Within the neuroplastogen category you have companies working on molecules that are inspired by psychoplastogen structures such as DLX-159, GM-5022, SPT-348, TSND-201 but are chemically distinct. Other companies are focussed on hybrid molecules and poly-pharmacology, e.g., GM-2505 a 5-HT2A agonist + serotonin releaser, or MDMA + Citalopram combinations. Beyond these you have approaches that are structurally distinct from traditional psychedelics but still focused on their targets and inspired by their neuroplasticity effects. For example, companies are and will target the 5-HT2A receptor using different modes and design molecules that are functionally biased, those that are positive or negative allosteric modulators (e.g., pimavanserin), and probably ago-allosteric molecules along the way.

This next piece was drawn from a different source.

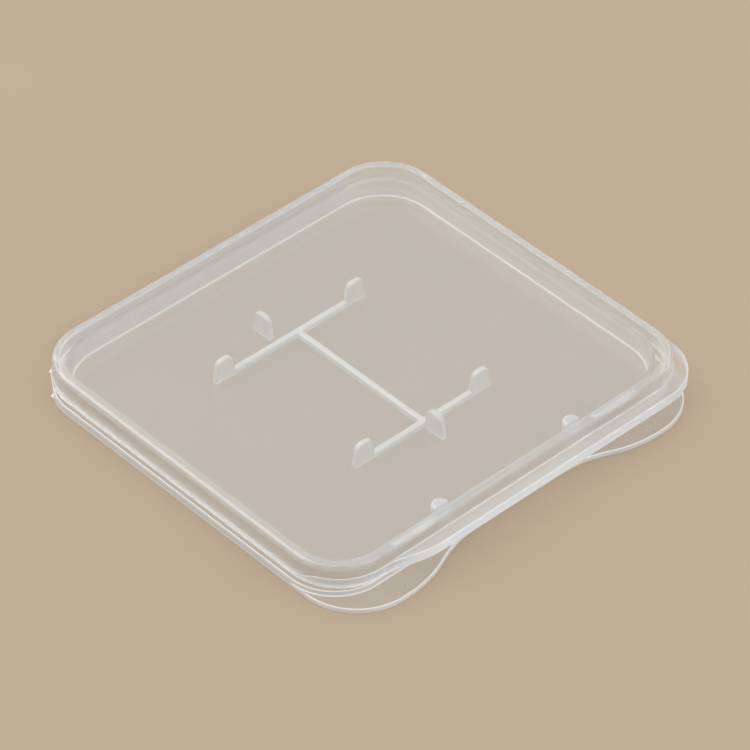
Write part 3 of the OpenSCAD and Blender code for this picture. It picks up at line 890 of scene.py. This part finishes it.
class CASE_OT_hinge(bpy.types.Operator):
    """Strap and the two films that fold into it"""
    bl_idname = "case.hinge"
    bl_label = "Hinge"

    def execute(self, context):
        sizes, material = context.scene.case_hinge, plastics()
        low_x, high_x = STRAP_LOW[0], STRAP_HIGH[0]
        strap_t = STRAP_HIGH[1] - STRAP_LOW[1]
        middle_y = (STRAP_LOW[1] + STRAP_HIGH[1]) / 2
        heights = np.linspace(STRAP_LOW[2] + strap_t / 2, STRAP_HIGH[2] - strap_t / 2, 9)
        strap = np.column_stack([np.full(9, middle_y), heights])
        surface = strip_surface(strap, strap_t, low_x, high_x, sizes.edge_round)
        piece("fold_strap", surface, material, ["hinge_strap"], "strap")
        films = (
            ("tray_fold", "tray_film", TRAY_FILM_LOW, TRAY_FILM_HIGH, 1,
             ("tray", "strap"), "tray_plastic"),
            ("lid_fold", "lid_film", LID_FILM_LOW, LID_FILM_HIGH, -1,
             ("strap", "lid"), "lid_plastic"),
        )
        for name, node, low, high, way, bodies, slot in films:
            film_z, film_t = (low[2] + high[2]) / 2, high[2] - low[2] - sizes.film_slim
            path = fold_path(
                low[1] - 4 * SUNK, middle_y, film_z, film_z + way * sizes.reach_up, sizes.bend_r)
            surface = strip_surface(
                path, film_t, low_x + 2 * SUNK, high_x - 2 * SUNK, sizes.edge_round)
            sheet = piece(name, surface, material, [node])
            near = (0, middle_y - sizes.bend_start, film_z - way * sizes.bend_slack)
            far = (0, middle_y + sizes.bend_slack, film_z + way * sizes.bend_end)
            if bodies[0] == "strap":
                near, far = far, near
            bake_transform(sheet)
        return {"FINISHED"}


class CASE_OT_marks(bpy.types.Operator):
    """Small marks that moulding leaves: two burrs at a corner and a fine line on each lobe"""
    bl_idname = "case.marks"
    bl_label = "Moulding marks"

    def execute(self, context):
        sizes, materials = context.scene.case_marks, plastics()
        lid = burr_surface(sizes, np.array(sizes.lid_burr))
        tray = burr_surface(sizes, np.array(sizes.tray_burr))
        lines = joined([line_surface(sizes, side) for side in (-1, 1)])
        piece("lid_burr", lid, materials, [], "lid")
        piece("tray_burr", tray, materials, [], "tray")
        piece("lobe_lines", lines, materials, [], "tray")
        return {"FINISHED"}


class CASE_OT_stage(bpy.types.Operator):
    """Camera, pale floor and soft lamps"""
    bl_idname = "case.stage"
    bl_label = "Stage"

    def execute(self, context):
        looks, scene = context.scene.case_stage, context.scene
        az, el = math.radians(looks.azimuth), math.radians(looks.elevation)
        back = Vector((math.sin(az) * math.cos(el), -math.cos(az) * math.cos(el), math.sin(el)))
        right = Vector((math.cos(az), math.sin(az), 0))
        up = back.cross(right)
        camera = bpy.data.cameras.new("camera")
        camera.sensor_width, camera.clip_start = SENSOR_WIDTH, 10 * MM
        camera.lens = looks.focal / FRAME_WIDTH * SENSOR_WIDTH
        holder = bpy.data.objects.new("camera", camera)
        bpy.context.collection.objects.link(holder)
        facing = Matrix((right, up, back)).transposed().to_4x4()
        holder.matrix_world = Matrix.Translation(looks.place) @ facing
        scene.camera = holder

        half = looks.floor_half
        plane = bpy.data.meshes.new("floor")
        plane.from_pydata(
            [(*corner, -looks.floor_drop) for corner in plan_box(-half, half, -half, half)],
            [], [(0, 1, 2, 3)])
        plane.materials.append(floor_paint(looks))
        floor = bpy.data.objects.new("floor", plane)
        bpy.context.collection.objects.link(floor)

        world = bpy.data.worlds.new("sky")
        world.use_nodes = True
        sky = world.node_tree.nodes["Background"].inputs
        sky["Color"].default_value = (*looks.sky_colour, 1)
        sky["Strength"].default_value = looks.sky_power
        scene.world = world
        for name, place, power in (
                ("key", looks.key_place, looks.key_power),
                ("fill", looks.fill_place, looks.fill_power)):
            lamp = bpy.data.lights.new(name, "AREA")
            lamp.size, lamp.energy = looks.lamp_size, power
            light = bpy.data.objects.new(name, lamp)
            bpy.context.collection.objects.link(light)
            light.location = place
            light.rotation_euler = (-Vector(place)).to_track_quat("-Z", "Y").to_euler()
        scene.view_settings.view_transform = "Standard"
        return {"FINISHED"}


OPERATORS = (CASE_OT_tray, CASE_OT_holder, CASE_OT_lid, CASE_OT_latch, CASE_OT_hinge,
             CASE_OT_marks, CASE_OT_stage)
SETTINGS = {
    "case_tray": TraySizes, "case_holder": HolderSizes, "case_lid": LidSizes,
    "case_hinge": HingeSizes, "case_marks": MarkSizes, "case_plastic": PlasticLooks,
    "case_stage": StageLooks,
}


class CASE_PT_panel(bpy.types.Panel):
    """Lists the pieces of the case"""
    bl_idname = "CASE_PT_panel"
    bl_label = "Card case"
    bl_space_type = "VIEW_3D"
    bl_region_type = "UI"
    bl_category = "Card case"

    def draw(self, context):
        for operator in OPERATORS:
            self.layout.operator(operator.bl_idname)


def register():
    """Registers the settings, the operators and the panel."""
    for name, group in SETTINGS.items():
        bpy.utils.register_class(group)
        setattr(bpy.types.Scene, name, bpy.props.PointerProperty(type=group))
    for item in (*OPERATORS, CASE_PT_panel):
        bpy.utils.register_class(item)


def unregister():
    """Takes them away again."""
    for item in (CASE_PT_panel, *reversed(OPERATORS)):
        bpy.utils.unregister_class(item)
    for name, group in SETTINGS.items():
        delattr(bpy.types.Scene, name)
        bpy.utils.unregister_class(group)


def main():
    """Builds every piece in order."""
    register()
    for operator in OPERATORS:
        group, name = operator.bl_idname.split(".")
        getattr(getattr(bpy.ops, group), name)()


if __name__ == "__main__":
    main()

A comparison to the 5-HT2C receptor is worth contemplating, given that agonists targeting this receptor for obesity (some initially approved, ie. Fenfluramine, Lorcaserin) have fallen away but 5-HT2C agonists are now approved for rare epilepsies (Fintepla) and this has led to a surge in interest in 5-HT2C agonists (e.g., Longboard acquired by Lundbeck, Brightminds) for epilepsy writ large. Companies are also looking to develop 5-HT2C positive allosteric modulators. An allosteric approach to targeting the 5-HT2A receptor (or 5-HT2C) is a worthwhile pursuit given the close homology to the 5-HT2B receptor activation of which is associated with cardiac valvulopathy leading to drugs being removed from the market.
As mentioned above, further along this continuum of innovation you will have novel chemistry directed at completely novel targets, whether targets up or downstream of current targets of interest or new targets predicted to have neuroplastic effects. The diversity of targets will likely increase (i) as we have a greater appreciation that the brain, and CNS more generally, is much more malleable to both pharmacological and non-pharmacological (psychotherapy, bio-neurofeedback, brain-devices, etc) intervention; and (ii) with the use AI, ML and bioinformatic approaches to identify new targets and therefore identify new chemical starting points through in-silico screening which can direct high-throughput screening in drug discovery projects.
Novel targets, novel modes of action, and novel chemistry will provide a plethora of substrate for innovative drug discovery programs, with investment being the rate limiting step – but that is as it should be so only the most robust and validated datasets and rationales are funded.
To end, I’ll throw in another analogy from my book reading interests. The above continuum of innovation brings to my mind Stephen Jay Goulds book ‘Wonderful Life: The Burgess Shale and the Nature of History’. The book explores the incredibly well-preserved 530-million-year-old fossils at the Burgess Shale in the Canadian Rockies. The fossils show that animal life was abundant, diverse and innovative in evolutionary approach, with many not progressing due to chance or contingent factors, or specific traits being co-opted fortuitously at later points in evolution. As with innovation in drug discovery and development – its not linear.